Every line below is to be quoted exactly, with nothing added or dropped.

◆ **MATERIAL**
*-*-*
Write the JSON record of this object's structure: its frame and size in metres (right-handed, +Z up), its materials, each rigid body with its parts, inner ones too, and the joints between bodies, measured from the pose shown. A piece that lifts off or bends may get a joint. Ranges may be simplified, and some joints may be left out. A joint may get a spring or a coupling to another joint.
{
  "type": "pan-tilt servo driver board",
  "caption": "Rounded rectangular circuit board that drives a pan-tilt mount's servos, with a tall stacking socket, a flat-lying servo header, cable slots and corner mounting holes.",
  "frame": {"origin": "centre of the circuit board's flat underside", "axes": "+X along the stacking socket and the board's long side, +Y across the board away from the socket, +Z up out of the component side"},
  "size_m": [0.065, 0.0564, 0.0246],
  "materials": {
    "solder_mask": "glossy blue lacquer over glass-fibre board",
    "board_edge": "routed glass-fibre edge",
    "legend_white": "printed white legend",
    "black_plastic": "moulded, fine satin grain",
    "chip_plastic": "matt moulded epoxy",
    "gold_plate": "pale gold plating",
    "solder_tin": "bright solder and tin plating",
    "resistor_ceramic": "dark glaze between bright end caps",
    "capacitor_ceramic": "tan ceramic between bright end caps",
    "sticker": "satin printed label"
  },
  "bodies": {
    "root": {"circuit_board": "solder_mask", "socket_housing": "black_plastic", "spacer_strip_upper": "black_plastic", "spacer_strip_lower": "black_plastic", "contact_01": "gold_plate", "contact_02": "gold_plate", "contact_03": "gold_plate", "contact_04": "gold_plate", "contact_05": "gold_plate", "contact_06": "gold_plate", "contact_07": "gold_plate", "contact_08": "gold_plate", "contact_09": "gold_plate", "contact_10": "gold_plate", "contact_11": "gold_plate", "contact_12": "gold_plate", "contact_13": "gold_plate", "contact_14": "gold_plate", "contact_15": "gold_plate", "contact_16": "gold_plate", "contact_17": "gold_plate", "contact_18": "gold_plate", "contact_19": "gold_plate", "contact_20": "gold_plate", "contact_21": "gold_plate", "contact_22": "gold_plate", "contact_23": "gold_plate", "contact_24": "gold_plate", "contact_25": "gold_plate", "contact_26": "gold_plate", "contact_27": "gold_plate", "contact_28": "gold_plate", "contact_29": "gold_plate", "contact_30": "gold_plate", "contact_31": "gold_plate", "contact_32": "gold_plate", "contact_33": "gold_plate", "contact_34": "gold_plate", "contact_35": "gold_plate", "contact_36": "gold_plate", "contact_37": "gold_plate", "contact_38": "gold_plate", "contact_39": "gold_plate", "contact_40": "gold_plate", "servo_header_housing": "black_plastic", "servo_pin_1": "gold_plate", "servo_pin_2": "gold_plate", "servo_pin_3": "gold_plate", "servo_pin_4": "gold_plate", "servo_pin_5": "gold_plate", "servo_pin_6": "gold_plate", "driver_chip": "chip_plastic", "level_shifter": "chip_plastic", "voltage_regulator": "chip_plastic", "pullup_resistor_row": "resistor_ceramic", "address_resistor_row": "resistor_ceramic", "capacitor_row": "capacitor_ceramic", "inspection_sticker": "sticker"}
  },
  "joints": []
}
*-*-*
◆ **FULL RESPONSE**
Write the JSON record of this object's structure: its frame and size in metres (right-handed, +Z up), its materials, each rigid body with its parts, inner ones too, and the joints between bodies, measured from the pose shown. A piece that lifts off or bends may get a joint. Ranges may be simplified, and some joints may be left out. A joint may get a spring or a coupling to another joint.
{
  "type": "pan-tilt servo driver board",
  "caption": "Rounded rectangular circuit board that drives a pan-tilt mount's servos, with a tall stacking socket, a flat-lying servo header, cable slots and corner mounting holes.",
  "frame": {"origin": "centre of the circuit board's flat underside", "axes": "+X along the stacking socket and the board's long side, +Y across the board away from the socket, +Z up out of the component side"},
  "size_m": [0.065, 0.0564, 0.0246],
  "materials": {
    "solder_mask": "glossy blue lacquer over glass-fibre board",
    "board_edge": "routed glass-fibre edge",
    "legend_white": "printed white legend",
    "black_plastic": "moulded, fine satin grain",
    "chip_plastic": "matt moulded epoxy",
    "gold_plate": "pale gold plating",
    "solder_tin": "bright solder and tin plating",
    "resistor_ceramic": "dark glaze between bright end caps",
    "capacitor_ceramic": "tan ceramic between bright end caps",
    "sticker": "satin printed label"
  },
  "bodies": {
    "root": {"circuit_board": "solder_mask", "socket_housing": "black_plastic", "spacer_strip_upper": "black_plastic", "spacer_strip_lower": "black_plastic", "contact_01": "gold_plate", "contact_02": "gold_plate", "contact_03": "gold_plate", "contact_04": "gold_plate", "contact_05": "gold_plate", "contact_06": "gold_plate", "contact_07": "gold_plate", "contact_08": "gold_plate", "contact_09": "gold_plate", "contact_10": "gold_plate", "contact_11": "gold_plate", "contact_12": "gold_plate", "contact_13": "gold_plate", "contact_14": "gold_plate", "contact_15": "gold_plate", "contact_16": "gold_plate", "contact_17": "gold_plate", "contact_18": "gold_plate", "contact_19": "gold_plate", "contact_20": "gold_plate", "contact_21": "gold_plate", "contact_22": "gold_plate", "contact_23": "gold_plate", "contact_24": "gold_plate", "contact_25": "gold_plate", "contact_26": "gold_plate", "contact_27": "gold_plate", "contact_28": "gold_plate", "contact_29": "gold_plate", "contact_30": "gold_plate", "contact_31": "gold_plate", "contact_32": "gold_plate", "contact_33": "gold_plate", "contact_34": "gold_plate", "contact_35": "gold_plate", "contact_36": "gold_plate", "contact_37": "gold_plate", "contact_38": "gold_plate", "contact_39": "gold_plate", "contact_40": "gold_plate", "servo_header_housing": "black_plastic", "servo_pin_1": "gold_plate", "servo_pin_2": "gold_plate", "servo_pin_3": "gold_plate", "servo_pin_4": "gold_plate", "servo_pin_5": "gold_plate", "servo_pin_6": "gold_plate", "driver_chip": "chip_plastic", "level_shifter": "chip_plastic", "voltage_regulator": "chip_plastic", "pullup_resistor_row": "resistor_ceramic", "address_resistor_row": "resistor_ceramic", "capacitor_row": "capacitor_ceramic", "inspection_sticker": "sticker"}
  },
  "joints": []
}